Catheryn Kilgarriff: What a question. It's hard to answer, since we rarely meet the readers of our books with the exception of the literary people involved in books, particularly those interested in literature in translation. So although the approval of our peers is important, they are not the people we are aiming at when we decide to publish a book.
All I can do is talk a little about the people who contact us. When we published Riverbend's book, Baghdad Burning, it became clear that a lot of people care deeply about the continuing danger this young Iraqi author is in, as she stays in Baghdad. She has been there throughout the American occupation, and when her recent blog said she was preparing to leave Baghdad, our inbox filled up with emails from people who wish to know where she is moving to. So you could say our target readers for this book are people who are fed up of the Bush/Blair invasion of Iraq.
But, as any publisher would say, we hope for as wide an audience as possible for our books.
BD: What are the principal challenges/opportunities you see at the moment in the business of publishing books?
CK: Opportunities - well, there are many but there are also crushing disappointments in store for any publisher. The independent publisher scene has been buoyed by the arrival of new people, but I am also saddened by the way The Women's Press has disappeared, with Quartet, and the fact that John Murray is part of a large firm. The internet opens many doors also, as people hear about books online.
BD: What brings you to the decision to publish a particular title/author?
CK: It is almost always gut instinct. A book may really impress me, as Touba and the Meaning of Night did, or the books of Elif Shafak (The Flea Palace and The Gaze). The cookery book, Chocolate and Zucchini by Clotilde Dusoulier came about because I read her web site, and cooked from it, so she chose us when it came to selling the UK rights of her book. Other books we commission, as in the case of Lawrence Potter, who is currently writing a book on the politics in the newspapers which confuse us, This May Help You Understand the World.
BD: What books are you most proud of having published?

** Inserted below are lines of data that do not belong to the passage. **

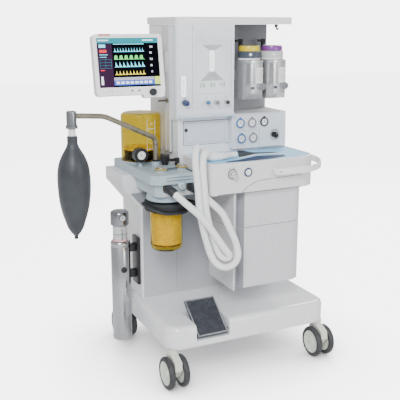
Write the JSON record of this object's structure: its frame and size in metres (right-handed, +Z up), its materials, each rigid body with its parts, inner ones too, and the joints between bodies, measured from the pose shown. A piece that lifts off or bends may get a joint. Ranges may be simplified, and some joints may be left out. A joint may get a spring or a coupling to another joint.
{
  "type": "anesthesia machine",
  "caption": "Anesthesia machine on a castor trolley: flowmeters, two vaporizers, monitor on an arm, absorber with bellows, breathing bag, hoses, drawers and worktop.",
  "frame": {"origin": "on the floor, under the middle of the machine's bounding box without the free hoses", "axes": "+Z up, +X to the machine's right as seen from its front, -Y towards the user"},
  "size_m": [1.0654, 0.6744, 1.363],
  "materials": {
    "base_white": "glossy white powder coat",
    "white_casing": "satin white moulded casing",
    "service_door_grey": "satin light blue-grey paint",
    "drawer_casing": "satin light grey moulding",
    "grey_cover": "fine textured mid grey",
    "brushed_metal": "brushed and satin anodised",
    "nickel_tube": "polished nickel plating",
    "black_plastic": "satin black moulding",
    "dark_rubber": "ribbed dark rubber",
    "vaporizer_dial_dark": "ribbed dark blue-grey moulding",
    "vaporizer_dial_light": "ribbed light grey moulding",
    "absorber_grey": "satin light grey-blue moulding",
    "amber_plastic": "transparent amber moulding",
    "clear_plastic": "clear moulding",
    "worktop_mat": "matt sky-blue silicone mat",
    "castor_cream": "cream moulded nylon",
    "castor_tyre": "dark grey thermoplastic tread",
    "bag_rubber": "soft slate-grey latex-free rubber",
    "hose_white": "white corrugated tubing",
    "blue_plastic": "navy blue moulding",
    "grey_plastic": "mid grey moulding",
    "yellow_plastic": "yellow moulding"
  },
  "bodies": {
    "machine_frame": {"trolley_base": "base_white", "pedestal_cabinet": "white_casing", "pedestal_cover": "grey_cover", "drawer_cabinet": "white_casing", "worktop": "white_casing", "worktop_mat": "worktop_mat", "handle_rail": "white_casing", "upper_cabinet": "white_casing", "top_shelf": "white_casing", "side_rail": "brushed_metal", "flow_panel": "white_casing", "auxiliary_flow_tube": "clear_plastic", "main_flow_tube": "clear_plastic", "gauge_panel": "white_casing", "vaporizer_left": "brushed_metal", "vaporizer_right": "brushed_metal", "absorber_body": "absorber_grey", "check_valve_caps": "clear_plastic", "bellows_dome": "amber_plastic", "bellows": "black_plastic", "exhale_elbow": "black_plastic", "inhale_elbow": "black_plastic", "exhale_hose": "hose_white", "inhale_hose": "hose_white", "y_piece": "hose_white", "waste_gas_receiver": "brushed_metal", "receiver_head": "brushed_metal"},
    "castor_fork_front_left": {"castor_fork_front_left": "castor_cream"},
    "castor_wheels_front_left": {"castor_wheels_front_left": "castor_tyre"},
    "castor_fork_front_right": {"castor_fork_front_right": "castor_cream"},
    "castor_wheels_front_right": {"castor_wheels_front_right": "castor_tyre"},
    "castor_fork_rear_left": {"castor_fork_rear_left": "castor_cream"},
    "castor_wheels_rear_left": {"castor_wheels_rear_left": "castor_tyre"},
    "castor_fork_rear_right": {"castor_fork_rear_right": "castor_cream"},
    "castor_wheels_rear_right": {"castor_wheels_rear_right": "castor_tyre"},
    "brake_pedal": {"brake_pedal": "dark_rubber"},
    "lower_drawer": {"lower_drawer": "drawer_casing"},
    "upper_drawer": {"upper_drawer": "drawer_casing"},
    "service_door": {"service_door": "service_door_grey"},
    "monitor_arm": {"monitor_arm": "brushed_metal"},
    "monitor": {"monitor_housing": "white_casing"},
    "monitor_knob": {"monitor_knob": "dark_rubber"},
    "bag_arm": {"bag_arm": "nickel_tube", "breathing_bag": "bag_rubber"},
    "canister_clamp": {"canister_clamp": "black_plastic"},
    "absorbent_canister": {"absorbent_canister": "amber_plastic"},
    "bellows_disc": {"bellows_disc": "yellow_plastic"},
    "pressure_limiting_valve": {"pressure_limiting_valve": "black_plastic"},
    "bag_ventilator_lever": {"bag_ventilator_lever": "black_plastic"},
    "auxiliary_oxygen_knob": {"auxiliary_oxygen_knob": "blue_plastic"},
    "nitrous_oxide_knob": {"nitrous_oxide_knob": "blue_plastic"},
    "air_knob": {"air_knob": "grey_plastic"},
    "oxygen_knob": {"oxygen_knob": "black_plastic"},
    "oxygen_flush_button": {"oxygen_flush_button": "brushed_metal"},
    "gas_outlet_switch": {"gas_outlet_switch": "brushed_metal"},
    "system_switch": {"system_switch": "black_plastic"},
    "vaporizer_dial_left": {"vaporizer_dial_left": "vaporizer_dial_dark"},
    "vaporizer_lock_left": {"vaporizer_lock_left": "dark_rubber"},
    "vaporizer_dial_right": {"vaporizer_dial_right": "vaporizer_dial_light"},
    "vaporizer_lock_right": {"vaporizer_lock_right": "dark_rubber"}
  },
  "joints": [
    {"name": "castor_swivel_front_left", "type": "hinge", "parent": "machine_frame", "child": "castor_fork_front_left", "pos_m": [-0.1782, -0.25675, 0.15], "axis": [0, 0, 1], "continuous": true},
    {"name": "castor_axle_front_left", "type": "hinge", "parent": "castor_fork_front_left", "child": "castor_wheels_front_left", "pos_m": [-0.1782, -0.27475, 0.0625], "axis": [1, 0, 0], "continuous": true},
    {"name": "castor_swivel_front_right", "type": "hinge", "parent": "machine_frame", "child": "castor_fork_front_right", "pos_m": [0.4718, -0.25675, 0.15], "axis": [0, 0, 1], "continuous": true},
    {"name": "castor_axle_front_right", "type": "hinge", "parent": "castor_fork_front_right", "child": "castor_wheels_front_right", "pos_m": [0.4718, -0.27475, 0.0625], "axis": [1, 0, 0], "continuous": true},
    {"name": "castor_swivel_rear_left", "type": "hinge", "parent": "machine_frame", "child": "castor_fork_rear_left", "pos_m": [-0.1912, 0.26725, 0.15], "axis": [0, 0, 1], "continuous": true},
    {"name": "castor_axle_rear_left", "type": "hinge", "parent": "castor_fork_rear_left", "child": "castor_wheels_rear_left", "pos_m": [-0.1912, 0.24925, 0.0625], "axis": [1, 0, 0], "continuous": true},
    {"name": "castor_swivel_rear_right", "type": "hinge", "parent": "machine_frame", "child": "castor_fork_rear_right", "pos_m": [0.4848, 0.26725, 0.15], "axis": [0, 0, 1], "continuous": true},
    {"name": "castor_axle_rear_right", "type": "hinge", "parent": "castor_fork_rear_right", "child": "castor_wheels_rear_right", "pos_m": [0.4848, 0.24925, 0.0625], "axis": [1, 0, 0], "continuous": true},
    {"name": "brake_pedal_hinge", "type": "hinge", "parent": "machine_frame", "child": "brake_pedal", "pos_m": [-0.0232, -0.27379, 0.19811], "axis": [1, 0, 0], "range_deg": [-10, 0]},
    {"name": "lower_drawer_slide", "type": "slide", "parent": "machine_frame", "child": "lower_drawer", "axis": [0, -1, 0], "range_m": [0, 0.125]},
    {"name": "upper_drawer_slide", "type": "slide", "parent": "machine_frame", "child": "upper_drawer", "axis": [0, -1, 0], "range_m": [0, 0.125]},
    {"name": "service_door_hinge", "type": "hinge", "parent": "machine_frame", "child": "service_door", "pos_m": [0.1748, -0.01275, 0.92], "axis": [0, 0, 1], "range_deg": [0, 88]},
    {"name": "monitor_arm_swing", "type": "hinge", "parent": "machine_frame", "child": "monitor_arm", "pos_m": [-0.0942, 0.06925, 1.193], "axis": [0, 0, 1], "range_deg": [-60, 8]},
    {"name": "monitor_tilt", "type": "hinge", "parent": "monitor_arm", "child": "monitor", "pos_m": [-0.2302, 0.05225, 1.181], "axis": [1, 0, 0], "range_deg": [-12, 20]},
    {"name": "monitor_knob_turn", "type": "hinge", "parent": "monitor", "child": "monitor_knob", "pos_m": [-0.1472, -0.02006, 1.08764], "axis": [0, 0.9848, -0.1736], "continuous": true},
    {"name": "bag_arm_swing", "type": "hinge", "parent": "machine_frame", "child": "bag_arm", "pos_m": [-0.1212, 0.02425, 0.8], "axis": [0, 0, 1], "range_deg": [-35, 60]},
    {"name": "canister_clamp_turn", "type": "hinge", "parent": "machine_frame", "child": "canister_clamp", "pos_m": [-0.1282, -0.09275, 0.665], "axis": [0, 0, 1], "range_deg": [0, 30]},
    {"name": "canister_drop", "type": "slide", "parent": "machine_frame", "child": "absorbent_canister", "axis": [0, 0, -1], "range_m": [0, 0.015]},
    {"name": "bellows_rise", "type": "slide", "parent": "machine_frame", "child": "bellows_disc", "axis": [0, 0, 1], "range_m": [0, 0.125], "deforming": ["bellows"]},
    {"name": "pressure_limiting_valve_turn", "type": "hinge", "parent": "machine_frame", "child": "pressure_limiting_valve", "pos_m": [-0.0892, 0.00725, 0.8], "axis": [0, 0, 1], "range_deg": [0, 300]},
    {"name": "bag_ventilator_lever_turn", "type": "hinge", "parent": "machine_frame", "child": "bag_ventilator_lever", "pos_m": [-0.0532, -0.03075, 0.8], "axis": [0, 0, 1], "range_deg": [0, 90]},
    {"name": "auxiliary_oxygen_knob_turn", "type": "hinge", "parent": "machine_frame", "child": "auxiliary_oxygen_knob", "pos_m": [-0.0252, -0.04275, 1.044], "axis": [0, -1, 0], "range_deg": [0, 540]},
    {"name": "nitrous_oxide_knob_turn", "type": "hinge", "parent": "machine_frame", "child": "nitrous_oxide_knob", "pos_m": [0.0668, -0.04275, 1.042], "axis": [0, -1, 0], "range_deg": [0, 540]},
    {"name": "air_knob_turn", "type": "hinge", "parent": "machine_frame", "child": "air_knob", "pos_m": [0.1068, -0.04275, 1.041], "axis": [0, -1, 0], "range_deg": [0, 540]},
    {"name": "oxygen_knob_turn", "type": "hinge", "parent": "machine_frame", "child": "oxygen_knob", "pos_m": [0.1508, -0.04275, 1.04], "axis": [0, -1, 0], "range_deg": [0, 540]},
    {"name": "oxygen_flush_button_press", "type": "slide", "parent": "machine_frame", "child": "oxygen_flush_button", "axis": [0, 1, 0], "range_m": [0, 0.005], "stiffness_N_per_m": 800, "springref_m": -0.002},
    {"name": "gas_outlet_switch_turn", "type": "hinge", "parent": "machine_frame", "child": "gas_outlet_switch", "pos_m": [0.0648, -0.26275, 0.799], "axis": [0, 1, 0], "range_deg": [0, 90]},
    {"name": "system_switch_turn", "type": "hinge", "parent": "machine_frame", "child": "system_switch", "pos_m": [0.3788, -0.03675, 0.896], "axis": [0, 1, 0], "range_deg": [0, 90]},
    {"name": "vaporizer_dial_turn_left", "type": "hinge", "parent": "machine_frame", "child": "vaporizer_dial_left", "pos_m": [0.2978, 0.03725, 1.1956], "axis": [0, 0, 1], "range_deg": [0, 300]},
    {"name": "vaporizer_lock_turn_left", "type": "hinge", "parent": "machine_frame", "child": "vaporizer_lock_left", "pos_m": [0.2978, 0.1121, 1.1956], "axis": [0, 0, 1], "range_deg": [0, 90]},
    {"name": "vaporizer_dial_turn_right", "type": "hinge", "parent": "machine_frame", "child": "vaporizer_dial_right", "pos_m": [0.4048, 0.03725, 1.1956], "axis": [0, 0, 1], "range_deg": [0, 300]},
    {"name": "vaporizer_lock_turn_right", "type": "hinge", "parent": "machine_frame", "child": "vaporizer_lock_right", "pos_m": [0.4048, 0.1121, 1.1956], "axis": [0, 0, 1], "range_deg": [0, 90]}
  ],
  "couplings": [
    {"joint": "canister_drop", "follows": "canister_clamp_turn", "m_per_rad": 0.028}
  ]
}
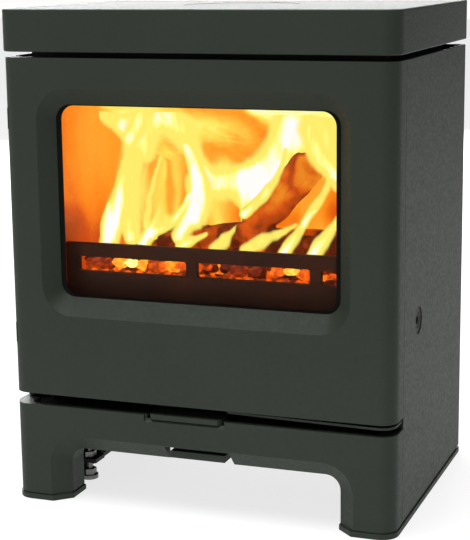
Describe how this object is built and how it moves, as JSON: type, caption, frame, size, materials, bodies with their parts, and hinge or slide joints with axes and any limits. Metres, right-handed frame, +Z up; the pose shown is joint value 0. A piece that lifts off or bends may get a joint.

CK: I'm proud of being the first English language publisher of Elif Shafak in the world, of publishing Baghdad Burning in the UK, and of publishing Hong Ying. But really there are too many authors on our list to single out a few, and we also have a backlist which includes Ken Kesey's One Flew Over The Cuckoo's Nest and Hubert Selby Jr. It's been hard work, but I guess I am proud that I took this company from crippling debt to solvency although it took several years.
BD: What books are you working on right now?
CK: We're writing in house our book on book blogs, The Bookaholics Guide to Book Blogs, and we are working on Rhidian Brook's More Than Eyes Can See about his journey through the Aids diaspora.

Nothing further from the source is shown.